Scientific classification
- Kingdom: Plantae
- Clade: Tracheophytes
- Clade: Angiosperms
- Clade: Monocots
- Order: Asparagales
- Family: Orchidaceae
- Subfamily: Orchidoideae
- Tribe: Diurideae
- Genus: Drakaea
- Species: D. isolata
- Binomial name: Drakaea isolata Hopper & A.P.Br. (2007)

= Drakaea isolata =

- Genus: Drakaea
- Species: isolata
- Authority: Hopper & A.P.Br. (2007)
- Conservation status: EN

Species of orchid endemic to Western Australia

Drakaea isolata, commonly known as lonely hammer orchid, is a species of orchid endemic to the south–west of Western Australia. It is pollinated by a single species of male thynnid wasp using sexual deception. The orchid's labellum is similar in shape and scent to a flightless female thynnid wasp. It is known from only one population and has been declared "endangered" by the Australian government and "threatened" by the government of Western Australia. It was first collected in 1984 by Robert J. Bates. No other Drakaea species is found it the same area but the broad-billed duck orchid (Paracaleana triens) is found nearby.

== Description ==
Drakaea isolata is similar to others in the genus in that it has a single, ground hugging leaf and an underground tuber. In this case, the leaf is heart shaped, about 12 mm in diameter and is often withered by the time the flower opens. The leaf is covered with tiny lumps or short hairs, blue-grey with darker lines radiating from the attachment to the stem. The stem is 10-30 cm long and the stalk of the single flower is 10-15 mm long.

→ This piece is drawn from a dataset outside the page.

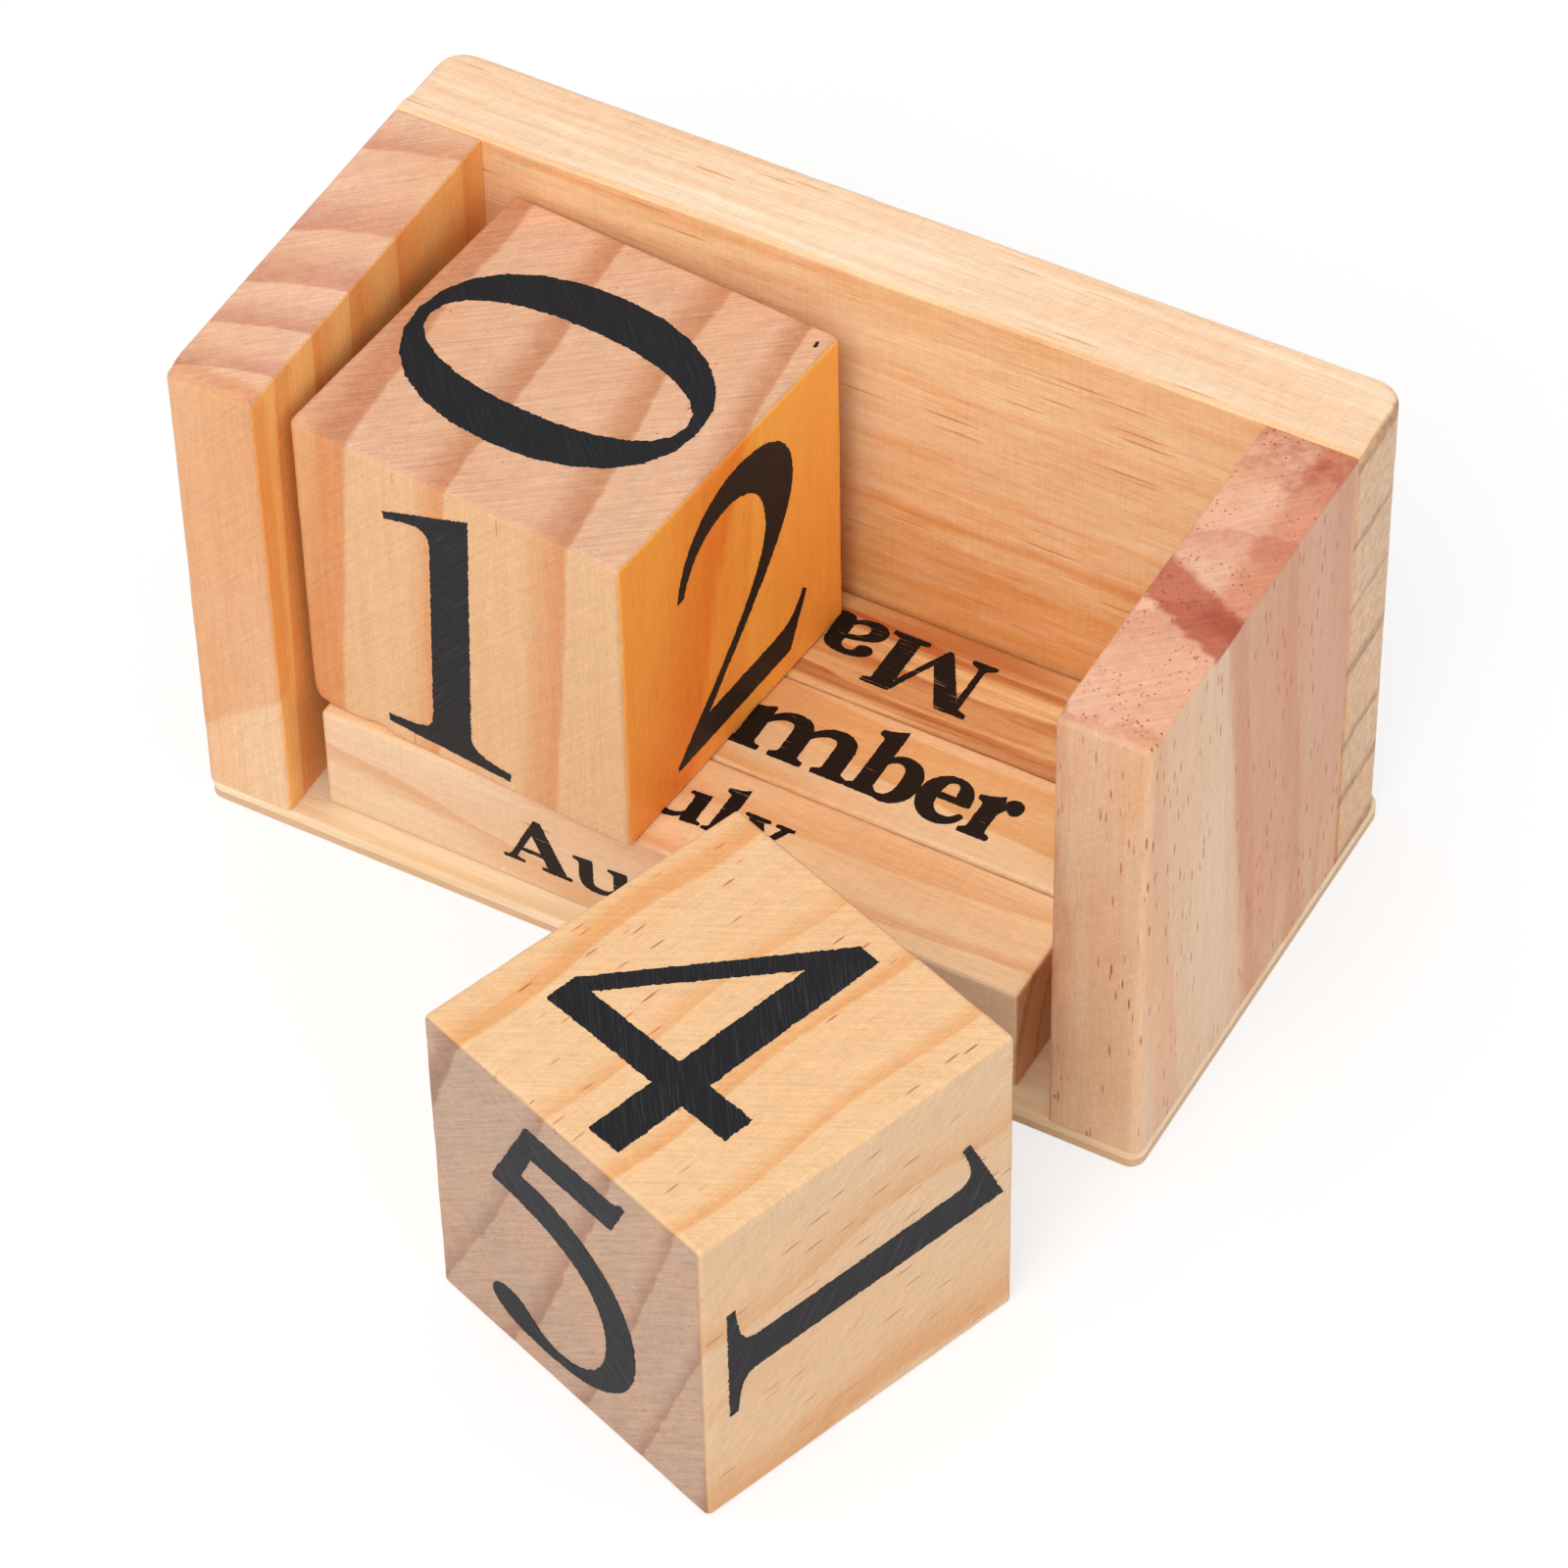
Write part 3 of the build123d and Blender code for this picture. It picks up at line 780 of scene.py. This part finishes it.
def printed_outlines(parts, ragged, step, weight, seed):
    """The drawn outlines as they print: spread outward by weight, and with ragged edges."""
    teeth = np.random.default_rng(seed)
    solids = []
    for part in parts:
        outlines = []
        for outline in part:
            points = even_points(outline, step)
            points += outward(points) * (weight if outline is part[0] else -weight)
            spread = np.column_stack([points, np.zeros(len(points))])
            slow = np.stack([ripple(spread, 2.5, seed), ripple(spread, 2.5, seed + 1)], axis=1)
            outlines.append(points + ragged * (0.4 * slow + teeth.normal(size=points.shape)))
        solids.append(outlines)
    return solids


def filled(solids):
    """Triangles that fill each outline but not its holes: flat points, and faces that look up."""
    corners, edges = [], []
    for outline in (outline for part in solids for outline in part):
        first, count = len(corners), len(outline)
        corners += [Vector(point) for point in outline.tolist()]
        edges += [(first + k, first + (k + 1) % count) for k in range(count)]
    flat, _, faces, *_ = geometry.delaunay_2d_cdt(corners, edges, [], 0, 1e-5)
    flat = np.array([tuple(point) for point in flat])
    faces = np.array(faces)
    middles = flat[faces].mean(axis=1)
    printed = np.zeros(len(faces), bool)
    for outer, *holes in solids:
        here = inside(middles, outer)
        for hole in holes:
            here &= ~inside(middles, hole)
        printed |= here
    faces = faces[printed]
    used, faces = np.unique(faces, return_inverse=True)
    faces = faces.reshape(-1, 3)
    flat = flat[used]
    a, b, c = flat[faces[:, 0]], flat[faces[:, 1]], flat[faces[:, 2]]
    flipped = (b[:, 0] - a[:, 0]) * (c[:, 1] - a[:, 1]) < (b[:, 1] - a[:, 1]) * (c[:, 0] - a[:, 0])
    faces[flipped] = faces[flipped][:, ::-1]
    return flat, faces


def ink_film(name, body, place, face, parts, ragged, step, weight, material):
    """Printed ink: a thin closed solid standing just proud of one face of a block.

    weight is how far the ink has spread past the drawn outline.
    """
    seed = sum(ord(letter) for letter in name)
    flat, faces = filled(printed_outlines(parts, ragged, step, weight, seed))
    right, up = (np.array(axis, float) for axis in FACES[face])
    out = np.cross(right, up)
    height = abs(place.half @ out)
    on_face = flat[:, :1] * right + flat[:, 1:] * up + out * height
    points = np.concatenate([on_face + out * INK_LIFT, on_face - out * INK_SINK])
    sides = {(int(f[k]), int(f[(k + 1) % 3])) for f in faces for k in range(3)}
    rim = [(i, j) for i, j in sides if (j, i) not in sides]
    count = len(flat)
    walls = [(j, i, i + count, j + count) for i, j in sorted(rim)]
    solid = [*faces.tolist(), *(faces[:, ::-1] + count).tolist(), *walls]
    piece = mesh_object(name, place.to_world(points), solid)
    put_attribute(piece, "sheet", np.tile(np.column_stack([flat, np.full(count, seed % 97)]), (2, 1)))
    piece.data.materials.append(material)
    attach(piece, body)


def ink(name, tone, scratch, gaps, slant):
    """Screen-printed ink. scratch is the strength of its scratches, gaps the share of missing streaks.

    slant is the direction of the scratches, in degrees.
    """
    tree = Tree(name)
    sheet = tree.attribute("sheet", "Vector")
    tilted = tree.node("ShaderNodeVectorRotate", {"Vector": sheet, "Angle": math.radians(slant)}).outputs[0]
    lines = tree.noise(tilted, (0.15, 5.0, 1.0), 3.0, 0.7)
    scratches = tree.step(lines, 0.48, 0.72)
    level = tree.maths("MULTIPLY_ADD", scratches, scratch, 1.0)
    base = tree.mix(1.0, colour(*tone), tree.grey(level), "MULTIPLY")
    mottle = tree.noise(sheet, (2.2, 2.2, 2.2), 3.0)
    streaks = tree.noise(sheet, (0.12, 3.6, 1.0), 4.0, 0.6)
    missing = tree.step(streaks, 0.70 - gaps, 0.74 - gaps)
    shader = tree.node("ShaderNodeBsdfPrincipled", {
        "Base Color": base, "Roughness": tree.centred(mottle, 0.2, 0.55),
        "Specular IOR Level": tree.maths("MULTIPLY_ADD", scratches, 0.15 * scratch, 0.2),
        "Normal": tree.bump(lines, 0.4, 0.05 * MM), "Alpha": tree.maths("SUBTRACT", 1.0, missing),
    })
    tree.node("ShaderNodeOutputMaterial", {"Surface": shader.outputs[0]})
    return tree.material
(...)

The flower is also similar to those of other hammer orchids in that the labellum resembles a flightless female thynnid wasp, except that in this species the column is pointed, the labellum lacks an upturned end and the main body of the labellum has long hairs and a longer narrow "neck". The sepal at the back of the flower is 8-12 mm long and the two at the sides are 6-8 mm. The petals are also 6-8 mm long. The insect-like labellum has a "head" about one-third long as the "body" and has a pair of dark projections near its base . The rest of the labellum (representing the female "body" of the insect) is dark maroon in colour, glabrous and not swollen as in Drakaea glyptodon. The flower is similar to that of Drakaea confluens but is smaller and more uniform in colour. Flowers appear from September to the middle of October.

== Taxonomy and naming ==
Drakaea isolata was first formally described by Stephen Hopper and Andrew Brown in 2007. Their description was published in Australian Systematic Botany. The specific epithet (isolata) is a Latin word meaning "isolated" in reference to this species of hammer orchid being found well away from others.

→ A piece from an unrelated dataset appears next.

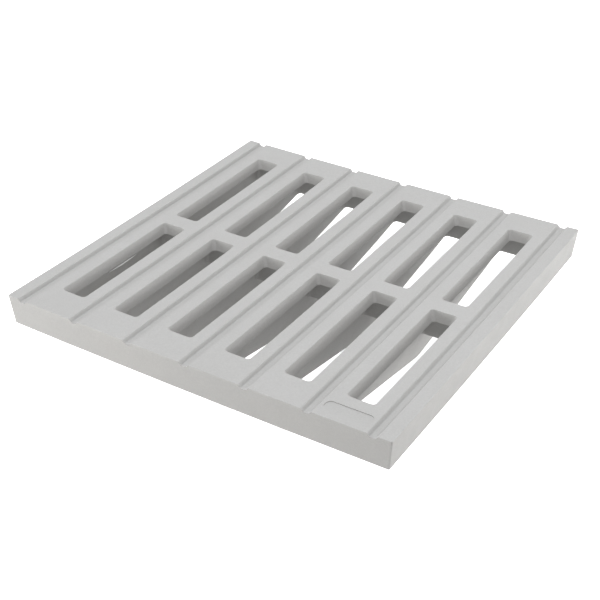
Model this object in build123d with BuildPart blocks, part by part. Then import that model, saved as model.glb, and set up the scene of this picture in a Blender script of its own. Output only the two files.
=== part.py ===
"""Slotted grating panel: a ribbed composite casting with a welded steel cage sealed inside it.

Frame: millimetres, +Z up. The origin is under the middle of the panel, level with the lowest
line of the five V-shaped ribs. +Y runs along the ribs, and the name plate field is at -Y, +X.
"""
from build123d import *
from math import asin, atan, hypot, tan
import os

# ---------------------------------------------------------------- driving dimensions
PANEL = 500.0            # outer width and depth at the top face
RIM_DEPTH = 38.5         # height of the outer skirt
PLATE_T = 13.0           # thickness of the slotted top plate
RIB_DEPTH = 82.0         # top face to the lowest line of a rib
RIM_DRAFT = 3.0          # how far each outer side leans in over the skirt's height
RIM_INNER = 212.5        # half-width of the pocket inside the skirt, at the skirt's bottom
POCKET_LEAN = 1.5        # the pocket is this much narrower, each side, at the plate

PITCH = 76.0             # beam to beam
BEAMS = 7                # longitudinal beams, the two edge beams included
SLOT_W = 33.4            # slot mouth at the top face
SLOT_L = 194.3
CROSSBAR_W = 23.7        # top face between the two rows of slots
SLOT_INSET = 5.5         # the mouth narrows by this on every side down to the plate's underside
SLOT_R = 4.5             # corner radius, mouth and throat
CORNER_R = 2.0           # upright outer corners
BOTTOM_EDGE_R = 1.2
TOP_EDGE_R = 1.0
MOUTH_EDGE_R = 0.8
THROAT_EDGE_R = 0.8
INSIDE_CORNER_R = 5.0    # upright corners under the plate, where ribs, cross rib and skirt meet
ROOT_R = 4.0             # fillet between the plate's underside and the ribs and skirt

GROOVE_W = 12.5          # shallow drain groove along each beam
GROOVE_FLOOR_W = 6.5
GROOVE_DEPTH = 4.0
GROOVE_FLOOR_R = 2.5     # rounding between a groove's floor and walls

RIB_ROOT_W = 22.8        # rib width at the plate
RIB_TIP_W = 6.2          # rib width at its lowest line
RIB_APEX_R = 30.0        # rounding of the V at mid-span
CROSS_RIB_ROOT_W = 23.0
CROSS_RIB_TIP_W = 20.0

FIELD_W = 55.0           # blank, sunk name plate field
FIELD_D = 15.0
FIELD_R = 6.0
FIELD_DEPTH = 0.8

MAIN_BAR_D = 6.0         # steel near the bottom faces
TOP_BAR_D = 5.0          # steel under the top face
STRUT_D = 4.0
TOP_BAR_AT = 10.0        # top face to the top bars' centres
MAIN_BAR_AT = 24.0       # top face to the main bars' centres, where they run level
BAR_END = 240.0          # bars stop this far from the middle
RIM_BAR_AT = 230.0       # bars inside the skirt
RIB_BAR_BEND = 205.0     # where a V bar leaves the level stretch in the skirt
RIB_BAR_LOW = 18.0       # height of a V bar's centre at mid-span, before its bend is rounded
SKIRT_BEND_R = 40.0
MID_BEND_R = 60.0
STRUT_AT = 70.0          # struts stand this far from the middle

# ---------------------------------------------------------------- derived heights and places
Z_TOP = RIB_DEPTH
Z_PLATE = Z_TOP - PLATE_T
Z_RIM = Z_TOP - RIM_DEPTH
HALF = PANEL / 2
BEAM_X = [(i - (BEAMS - 1) / 2) * PITCH for i in range(BEAMS)]
RIB_X = BEAM_X[1:-1]
ROW_Y = (CROSSBAR_W + SLOT_L) / 2
FIELD_X = BEAM_X[-2] + PITCH / 2
FIELD_Y = -HALF + 20.0

# Each rib's V would meet a little under z = 0, so that its rounding just touches z = 0.
RIB_SLOPE = asin(RIB_APEX_R / hypot(RIM_INNER, Z_RIM - RIB_APEX_R)) + atan((Z_RIM - RIB_APEX_R) / RIM_INNER)
RIB_POINT = Z_RIM - RIM_INNER * tan(RIB_SLOPE)

Z_TOP_BAR = Z_TOP - TOP_BAR_AT
Z_TOP_CROSS = Z_TOP_BAR - TOP_BAR_D
Z_MAIN_BAR = Z_TOP - MAIN_BAR_AT
Z_BOTTOM_CROSS = Z_MAIN_BAR - MAIN_BAR_D

OVERSHOOT = 5.0          # tools run this far past the faces they cut or join
GROOVE_TOOL_W = GROOVE_W + (GROOVE_W - GROOVE_FLOOR_W) * OVERSHOOT / GROOVE_DEPTH
TOL = 0.01

os.makedirs("parts", exist_ok=True)


def save(part, name):
    """Label a finished piece and write it."""
    part.label = name
    export_step(part, f"parts/{name}.step")
    print(f"{name:28s} {part.volume / 1000:9.2f} cm3")


def is_inside_corner(edge):
    """True for the upright edges under the plate, between ribs, cross rib and skirt."""
    box = edge.bounding_box()
    upright = box.size.Z > PLATE_T and max(box.size.X, box.size.Y) < OVERSHOOT
    return upright and max(abs(box.center().X), abs(box.center().Y)) < RIM_INNER


# ---------------------------------------------------------------- steel cage
def straight_bar(plane, length, diameter):
    """Round bar, centred on the plane's origin and along its normal."""
    with BuildPart() as bar:
        with BuildSketch(plane.offset(-length / 2)):
            Circle(diameter / 2)
        extrude(amount=length)
    return bar.part


def along_x(y, z, diameter):
    """Cross bar from side to side."""
    return straight_bar(Plane((0, y, z), x_dir=(0, 1, 0), z_dir=(1, 0, 0)), 2 * BAR_END, diameter)


def along_y(x, z, diameter):
    """Bar from the front skirt to the rear one."""
    return straight_bar(Plane((x, 0, z), x_dir=(1, 0, 0), z_dir=(0, 1, 0)), 2 * BAR_END, diameter)


def v_bar(x):
    """Main bar of one rib: level in the skirts and bent down to follow the rib's V."""
    with BuildPart() as bar:
        with BuildLine() as path:
            FilletPolyline(
                (x, -BAR_END, Z_MAIN_BAR),
                (x, -RIB_BAR_BEND, Z_MAIN_BAR),
                (x, 0, RIB_BAR_LOW),
                (x, RIB_BAR_BEND, Z_MAIN_BAR),
                (x, BAR_END, Z_MAIN_BAR),
                radius=[SKIRT_BEND_R, MID_BEND_R, SKIRT_BEND_R],
            )
        with BuildSketch(Plane(path.line @ 0, z_dir=path.line % 0)):
            Circle(MAIN_BAR_D / 2)
        sweep(path=path.line)
    return bar.part


def strut_pair(x, top_bar, main_bar):
    """Two upright struts between a rib's top bar and its V bar, coped round both."""
    with BuildPart() as struts:
        with BuildSketch(Plane.XY.offset(RIB_BAR_LOW)):
            with Locations((x, -STRUT_AT), (x, STRUT_AT)):
                Circle(STRUT_D / 2)
        extrude(amount=Z_TOP_BAR - RIB_BAR_LOW)
        add(top_bar, mode=Mode.SUBTRACT)
        add(main_bar, mode=Mode.SUBTRACT)
    kept = [s for s in struts.part.solids() if s.bounding_box().size.Z > 2 * MAIN_BAR_D]
    return Part() + kept


cage = {}
for number, x in enumerate(BEAM_X, start=1):
    cage[f"top_bar_{number}"] = along_y(x, Z_TOP_BAR, TOP_BAR_D)
for number, x in enumerate(RIB_X, start=1):
    cage[f"rib_bar_{number}"] = v_bar(x)
    cage[f"rib_struts_{number}"] = strut_pair(x, cage[f"top_bar_{number + 1}"], cage[f"rib_bar_{number}"])
for side, x in (("left", -RIM_BAR_AT), ("right", RIM_BAR_AT)):
    cage[f"{side}_rim_bar"] = along_y(x, Z_MAIN_BAR, MAIN_BAR_D)
for place, y in (("front", -RIM_BAR_AT), ("middle", 0), ("rear", RIM_BAR_AT)):
    cage[f"{place}_upper_cross_bar"] = along_x(y, Z_TOP_CROSS, TOP_BAR_D)
    cage[f"{place}_lower_cross_bar"] = along_x(y, Z_BOTTOM_CROSS, MAIN_BAR_D)

# ---------------------------------------------------------------- casting, made from its tools
# One slot: a funnel through the plate, with rounded corners all the way down.
with BuildPart() as slot:
    with BuildSketch(Plane.XY.offset(Z_TOP)):
        RectangleRounded(SLOT_W, SLOT_L, SLOT_R)
    with BuildSketch(Plane.XY.offset(Z_PLATE)):
        RectangleRounded(SLOT_W - 2 * SLOT_INSET, SLOT_L - 2 * SLOT_INSET, SLOT_R)
    loft()

# One rib: a tapered section, cut to a V in side view.
with BuildPart() as rib:
    with BuildSketch(Plane.XZ.offset(-HALF)):
        with BuildLine():
            Polyline(
                (-RIB_ROOT_W / 2, Z_PLATE),
                (-RIB_TIP_W / 2, RIB_POINT),
                (RIB_TIP_W / 2, RIB_POINT),
                (RIB_ROOT_W / 2, Z_PLATE),
                close=True,
            )
        make_face()
    extrude(amount=PANEL)
    with BuildSketch(Plane.YZ.offset(-HALF)) as profile:
        with BuildLine():
            Polyline(
                (-RIM_INNER - OVERSHOOT, Z_PLATE),
                (-RIM_INNER - OVERSHOOT, Z_RIM),
                (-RIM_INNER, Z_RIM),
                (0, RIB_POINT),
                (RIM_INNER, Z_RIM),
                (RIM_INNER + OVERSHOOT, Z_RIM),
                (RIM_INNER + OVERSHOOT, Z_PLATE),
                close=True,
            )
        make_face()
        fillet(profile.vertices().sort_by(Axis.Y)[0], RIB_APEX_R)
    extrude(amount=PANEL, mode=Mode.INTERSECT)

# The cross rib under the bar between the two rows of slots.
with BuildPart() as cross_rib:
    with BuildSketch(Plane.YZ.offset(-RIM_INNER - OVERSHOOT)):
        with BuildLine():
            Polyline(
                (-CROSS_RIB_ROOT_W / 2, Z_PLATE),
                (-CROSS_RIB_TIP_W / 2, Z_RIM),
                (CROSS_RIB_TIP_W / 2, Z_RIM),
                (CROSS_RIB_ROOT_W / 2, Z_PLATE),
                close=True,
            )
        make_face()
    extrude(amount=2 * (RIM_INNER + OVERSHOOT))

# One drain groove with a rounded floor. Its sloping walls run on above the top face.
with BuildPart() as groove:
    with BuildSketch(Plane.XZ.offset(-HALF - OVERSHOOT)) as groove_section:
        with BuildLine():
            Polyline(
                (-GROOVE_TOOL_W / 2, Z_TOP + OVERSHOOT),
                (-GROOVE_FLOOR_W / 2, Z_TOP - GROOVE_DEPTH),
                (GROOVE_FLOOR_W / 2, Z_TOP - GROOVE_DEPTH),
                (GROOVE_TOOL_W / 2, Z_TOP + OVERSHOOT),
                close=True,
            )
        make_face()
        fillet(groove_section.vertices().group_by(Axis.Y)[0], GROOVE_FLOOR_R)
    extrude(amount=PANEL + 2 * OVERSHOOT)

with BuildPart() as casting:
    # Skirt and plate as one block, leaning in towards the bottom.
    with BuildSketch(Plane.XY.offset(Z_TOP)):
        Rectangle(PANEL, PANEL)
    with BuildSketch(Plane.XY.offset(Z_RIM)):
        Rectangle(PANEL - 2 * RIM_DRAFT, PANEL - 2 * RIM_DRAFT)
    loft()
    fillet(casting.edges().filter_by(lambda e: e.bounding_box().size.Z > RIM_DEPTH / 2), CORNER_R)
    fillet(casting.faces().sort_by(Axis.Z)[0].edges(), BOTTOM_EDGE_R)
    fillet(casting.faces().sort_by(Axis.Z)[-1].edges(), TOP_EDGE_R)

    # Pocket under the plate.
    with BuildSketch(Plane.XY.offset(Z_RIM)):
        Rectangle(2 * RIM_INNER, 2 * RIM_INNER)
    with BuildSketch(Plane.XY.offset(Z_PLATE)):
        Rectangle(2 * (RIM_INNER - POCKET_LEAN), 2 * (RIM_INNER - POCKET_LEAN))
    loft(mode=Mode.SUBTRACT)

    # Ribs divide it into twelve cells, rounded in their corners and where they meet the plate.
    with Locations(*[(x, 0, 0) for x in RIB_X]):
        add(rib.part)
    add(cross_rib.part)
    fillet(casting.edges().filter_by(is_inside_corner), INSIDE_CORNER_R)
    cell_roofs = casting.faces().filter_by_position(Axis.Z, Z_PLATE - TOL, Z_PLATE + TOL)
    fillet(cell_roofs.edges(), ROOT_R)

    # Slots, two rows, with eased edges at the mouth and under the plate.
    with GridLocations(PITCH, 2 * ROW_Y, BEAMS - 1, 2):
        add(slot.part, mode=Mode.SUBTRACT)
    top_face = casting.faces().sort_by(Axis.Z)[-1]
    fillet([edge for wire in top_face.inner_wires() for edge in wire.edges()], MOUTH_EDGE_R)
    cell_roofs = casting.faces().filter_by_position(Axis.Z, Z_PLATE - TOL, Z_PLATE + TOL)
    fillet([edge for roof in cell_roofs for wire in roof.inner_wires() for edge in wire.edges()], THROAT_EDGE_R)

    # Drain grooves, open at the front and rear edges.
    with Locations(*[(x, 0, 0) for x in BEAM_X]):
        add(groove.part, mode=Mode.SUBTRACT)

    # Sunk field of the blank name plate.
    with BuildSketch(Plane.XY.offset(Z_TOP)):
        with Locations((FIELD_X, FIELD_Y)):
            RectangleRounded(FIELD_W, FIELD_D, FIELD_R)
    extrude(amount=-FIELD_DEPTH, mode=Mode.SUBTRACT)

    # Room for the steel.
    for bar in cage.values():
        add(bar, mode=Mode.SUBTRACT)

save(casting.part, "grating_casting")
for name, bar in cage.items():
    save(bar, name)
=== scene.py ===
"""Slotted grating panel in a white light tent.

Frame: metres, +Z up, origin under the middle of the panel, level with the lowest line of its ribs.
+Y runs along the ribs.
"""

from math import cos, pi, radians, sin

import bmesh
import bpy
from mathutils import Euler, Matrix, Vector, noise


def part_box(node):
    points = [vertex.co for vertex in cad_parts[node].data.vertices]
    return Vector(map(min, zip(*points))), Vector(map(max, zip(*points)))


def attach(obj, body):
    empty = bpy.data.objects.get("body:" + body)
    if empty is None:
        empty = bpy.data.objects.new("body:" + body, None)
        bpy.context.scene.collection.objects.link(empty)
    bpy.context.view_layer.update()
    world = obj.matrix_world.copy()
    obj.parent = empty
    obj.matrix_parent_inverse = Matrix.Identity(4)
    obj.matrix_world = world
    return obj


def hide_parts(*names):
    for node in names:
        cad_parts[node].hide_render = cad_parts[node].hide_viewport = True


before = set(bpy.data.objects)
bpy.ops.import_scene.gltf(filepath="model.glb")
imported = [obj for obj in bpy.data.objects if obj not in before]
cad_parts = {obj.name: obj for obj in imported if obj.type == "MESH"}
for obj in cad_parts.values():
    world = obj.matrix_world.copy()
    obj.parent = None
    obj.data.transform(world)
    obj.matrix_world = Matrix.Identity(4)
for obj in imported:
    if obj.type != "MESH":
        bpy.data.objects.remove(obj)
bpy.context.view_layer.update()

CASTING = "grating_casting"
CASTING_LOW, CASTING_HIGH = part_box(CASTING)
HALF = CASTING_HIGH.x
SKIRT_LEVEL = 0.0435     # height of the skirt's lower edge

# how the real panel differs from a flat one
DISH = 0.0018            # how far the middle of each side sinks below the corners
UNEVEN = 0.00025         # depth of its slow waves
UNEVEN_SCALE = 12.0      # waves per metre
CELL = 0.02              # the panel is cut this fine before it is bent
WELD = 1e-6              # points closer than this are one point
FLAT = radians(0.2)      # faces that meet at less than this are one flat region
SMOOTH_BELOW = cos(radians(35.0))    # faces that meet at less than this angle are shaded smooth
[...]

== Distribution and habitat ==
Lonely hammer orchid occurs near Pingrup in the Mallee biogeographic region where it grows in sand near a salt lake.

== Conservation ==
The Western Australian Government Department of Parks and Wildlife classifies the species as "threatened" meaning that it is considered likely to become extinct, or rare and in need of special protection. In 2003, the entire population of the species was estimated to be about 75 mature plants and a number of immature ones. The Australian Government lists its status under the Environmental Protection and Biodiversity Conservation Act as "endangered". The main threats to the species' survival are road and track maintenance, airborne dust, changes to groundwater levels and inappropriate fire regimes.